The “modernism” in these photographs is more complicated than the curators let on. For starters, the curators for these works by Singh did in fact say Singh based some of his works on American photographer Lee Friedlander (b. 1934). In Friedlander’s works the three-dimensional world is so competitive as to be smooshed into a two-dimensional view. Art historian Leo Steinberg (1920-2011) in his book Other Criteria writes in 1968, that a new anti-modernist tradition started around 1950, pictures, “no longer simulate vertical fields, but opaque flatbed horizontals…The flatbed picture plane makes its symbolic allusion to hard surfaces such as tabletops, studio floors, charts, bulletin boards – any receptor surface on which objects are scattered…The pictures…insist on a radically new orientation.” David Carrier (b. 1944), writing about Steinberg’s view, said, identifying this shift as expressive of the most radical shift in the subject matter of art, the shift from nature to culture. For Carrier, Steinberg suggested modernism has ended because Steinberg wrote, “This post-modernist painting has made the course of art once again non-linear and unpredictable.”
The gaff here is Singh’s works are from nature or at least feel organic. The photographer frames the shot, but India is crowded and loaded with meanings upon meanings. Considering this exhibit is “Modernism on the Ganges,” where’s the break between the museum and the postmodern a la Steinberg?
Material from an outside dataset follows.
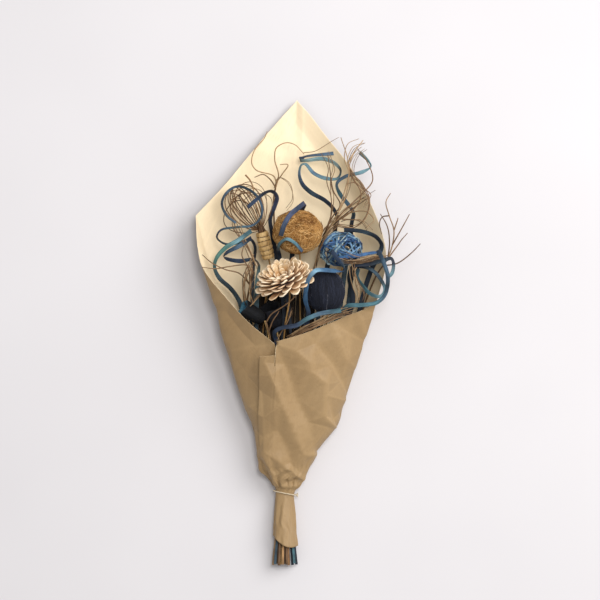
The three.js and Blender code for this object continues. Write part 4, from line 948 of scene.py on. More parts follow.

Singh and Friedlander are working with postmodern narratives on nature itself, and here modernism might be like Frank Zappa’s quip, “Jazz isn’t dead, it just smells funny.” These pictures aren’t structured still lives or bulletin boards, they’re intentionally crowded views at least partly because India really is crowded. In an analogy, Hinduism has a confluence of conflicting narratives, without necessarily negating the opposing parties. Singh, regardless of whether one calls his works modern or post-modern, achieved a contradiction.
Singh’s photographs are different from two American photographers, Nicholas Nixon and Diane Arbus. Nixon is most famous for his series of photographs of his wife and her sisters taken over the course of forty years, starting in the 1970’s. Nixon expresses time and contradiction in more gentle terms – his works have the intimacy that Singh’s works don’t have. Diane Arbus was the subject of an exhibit at the Met Breuer last year, and her photographs often dealt with the intentionality of her subjects, which therefore invites similar introspection in the audience viewing her photographs. Arbus, Nixon, and Singh, all go beyond the realm of the immediate senses. These three artists are certainly modern, for their commitment to realism and not illusionist or phantasmagoric images. They go beyond that, and whether it’s postmodernism is up for debate.
The Met Breuer has a large and rewarding show, “Between the Bed and the Clock,” and Edvard Munch (1863-1944) for many years was more known for his appearances in popular culture on coffee mugs and movies, rather than his abilities with conceptual thought and emotional resonance. It’s a thrill to see Munch elevated in a similar way that his contemporaries Egon Schiele and Gustav Klimt have been brought up to the academic canon of higher art. Expressionism, which used the innovations of Impressionists in order to articulate harrowing emotional depths, is the oeuvre of Norwegian Painter Edvard Munch. Munch’s paintings wax and wane with popular culture – could anyone forget the cultural touchstone of Macauley Culkin grabbing his cheeks in the movie Home Alone, a 20th century version of Edvard Munch’s “The Scream”? And Munch’s works trade eternity for vanity at the expense of fleeting relevance; that is, it’s not clear at all Munch’s works apply to the idiocies of politics, or the pressing urgencies of Climate Change.
Maybe Munch deserves credit for his sense of cool. Munch was cool because he engaged the dark side with courage and grace, even nonchalance. Things people associate with “the cool” have to do with this collision between the uncontrollable and the sense of poise, the sense of self. One doesn’t have to be cool in reaction to something because being cool means equanimity in the face of anything that comes. Thus Munch paints a scene of a mother with her sick child or any number of other stressful scenes. The viewer might freak out at the mother of God striking a sexual pose, but Munch doesn’t.
Munch should get some credit for theatrics, then, too. The depressed look on the artist’s face in many of his paintings was more of an act to persuade the viewer. The give away here comes from a 1918 influenza outbreak. The painting shows Munch in a wicker chair, but the curator’s notes say Munch never actually had the flu. The exhibition is titled, “Between the Clock and The Bed,” based on the painting of the same name of the artist literally between a clock and bed, but symbolically between the sleep of death, as in the bed, and the anxiety to work, as in the clock. This anxiety, to get things done before one dies, is powerful psychologically, conceptually, but no one actually can comprehend her own death. Instead of being called a liar, Munch should be hailed and applauded here, maybe in the same way as the rapper Rick Ross, who was revealed to have been a corrections officer before he became a mythical drug dealing rapper.